Follow which leader?
Good morning and welcome back to the white rubber shack. There's a lot going on with eight days to go and the critters prepare for the end-of-year show. With a chill in the air and pressure inside, the rubber and road are set to collide. As I know we're all slammed with loose ends and holiday trends, I skipped my morning prose and instead chose to join the critters for their weekly nosh. For the last time in 2005, the fab five gathered at Ollie's for schnitzel, shmear, hugs and handshakes. The conversation went a bit like this:
Sammy: Raise your paw if you knew that the NDX and S&P are at the exact same levels of a month ago. That pretty much sums up the "more motion than movement" vibe that Toddo's been espousing on the Buzz. I would also note the "S's over N's" trend that flies in the face of performance anxiety and the relative traction in traditional hiding spots (consumers and drugs).

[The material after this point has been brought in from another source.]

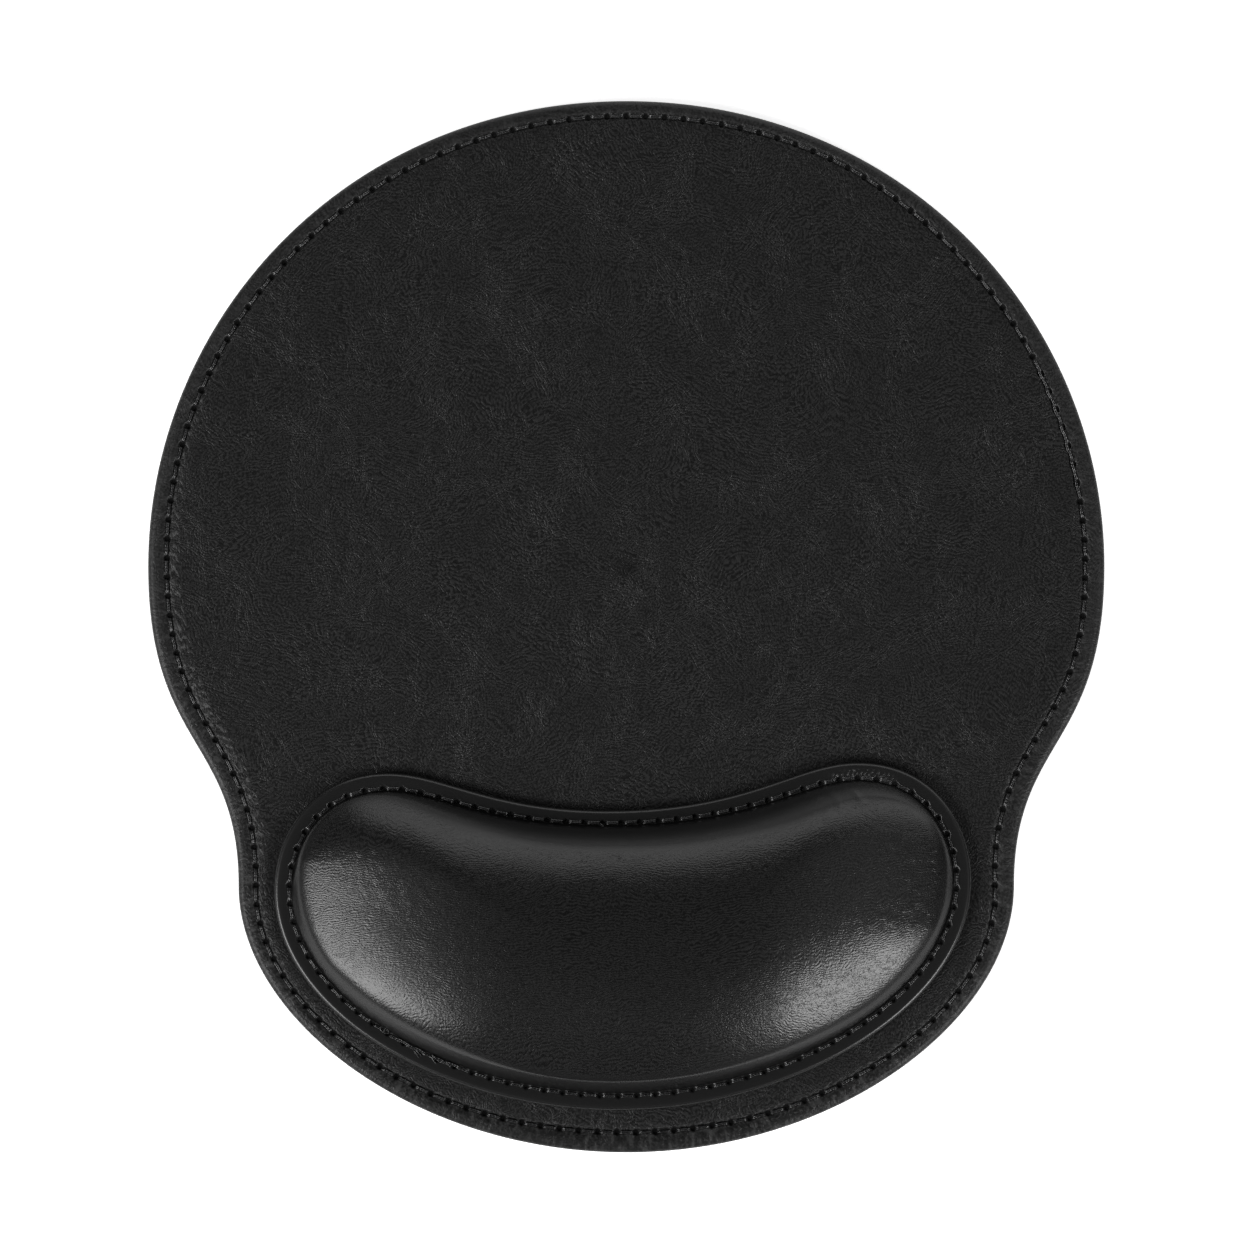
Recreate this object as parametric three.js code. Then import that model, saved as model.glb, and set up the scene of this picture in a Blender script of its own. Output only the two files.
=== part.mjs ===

Daisy: Yeah, there's money to be made in Rotation Station if you're nimble and disciplined. Alotta traders "grew up" trading SPY and QQQQ but they're crowded and compressed. With market volatility muted, that game is old and we gotta adapt if we hope to survive. Sector bets have offered juicy two-sided opportunities--and they will continue to do so in 2006--but we'll likely need to identify specific situations if we really wanna dabble in double digits.
Hoofy: It would be great if the 'Ville could toss out more actionable ideas. I mean, let's face it, alotta folks measure our merit by how much money they make.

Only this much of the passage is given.